Despite these improvements, you may still encounter the correctness issue errors for the rest of unsupported operations. Below you can find the evaluation function from UnsupportedOperationChecker:

private def ifCannotBeFollowedByStatefulOperation(
  p: LogicalPlan, outputMode: OutputMode): Boolean = p match {
case ExtractEquiJoinKeys(_, _, _, otherCondition, _, left, right, _) =>
  left.isStreaming && right.isStreaming &&
    otherCondition.isDefined && hasRangeExprAgainstEventTimeCol(otherCondition.get)
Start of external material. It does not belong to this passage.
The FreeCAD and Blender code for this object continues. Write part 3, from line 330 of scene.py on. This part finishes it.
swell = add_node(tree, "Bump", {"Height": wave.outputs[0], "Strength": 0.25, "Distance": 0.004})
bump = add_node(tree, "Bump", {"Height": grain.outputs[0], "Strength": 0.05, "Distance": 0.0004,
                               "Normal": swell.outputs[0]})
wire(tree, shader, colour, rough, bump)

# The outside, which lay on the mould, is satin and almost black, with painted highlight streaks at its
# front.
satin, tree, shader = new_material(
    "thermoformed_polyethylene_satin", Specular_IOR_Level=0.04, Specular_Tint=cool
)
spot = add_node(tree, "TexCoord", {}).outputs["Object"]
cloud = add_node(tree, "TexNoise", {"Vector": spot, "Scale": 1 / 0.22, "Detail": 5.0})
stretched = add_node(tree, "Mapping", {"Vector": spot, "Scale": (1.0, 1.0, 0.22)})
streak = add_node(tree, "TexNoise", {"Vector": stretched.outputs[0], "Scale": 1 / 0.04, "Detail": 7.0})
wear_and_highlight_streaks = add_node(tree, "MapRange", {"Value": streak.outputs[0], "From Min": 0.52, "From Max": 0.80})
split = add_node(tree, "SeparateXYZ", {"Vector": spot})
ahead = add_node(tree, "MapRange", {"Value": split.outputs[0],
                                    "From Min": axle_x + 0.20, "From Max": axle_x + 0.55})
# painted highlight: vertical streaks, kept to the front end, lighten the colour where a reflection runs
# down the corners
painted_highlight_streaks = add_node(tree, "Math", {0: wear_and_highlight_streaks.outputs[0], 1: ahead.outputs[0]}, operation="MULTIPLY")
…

// FlatMapGroupsWithState configured with event time
case f @ FlatMapGroupsWithState(_, _, _, _, _, _, _, _, _, timeout, _, _, _, _, _, _)
  if f.isStreaming && timeout == GroupStateTimeout.EventTimeTimeout => true
case p @ FlatMapGroupsInPandasWithState(_, _, _, _, _, timeout, _)
  if p.isStreaming && timeout == GroupStateTimeout.EventTimeTimeout => true
case a: Aggregate if a.isStreaming && outputMode != InternalOutputModes.Append => true
// Since the Distinct node will be replaced to Aggregate in the optimizer rule
// [[ReplaceDistinctWithAggregate]], here we also need to check all Distinct node by
// assuming it as Aggregate.
case d @ Distinct(_: LogicalPlan) if d.isStreaming
  && outputMode != InternalOutputModes.Append => true
case _ => false
  }

The check shows the room for improvement but when you compare this part with the previous release, you'll certainly notice a huge benefit for the correctness of your pipelines!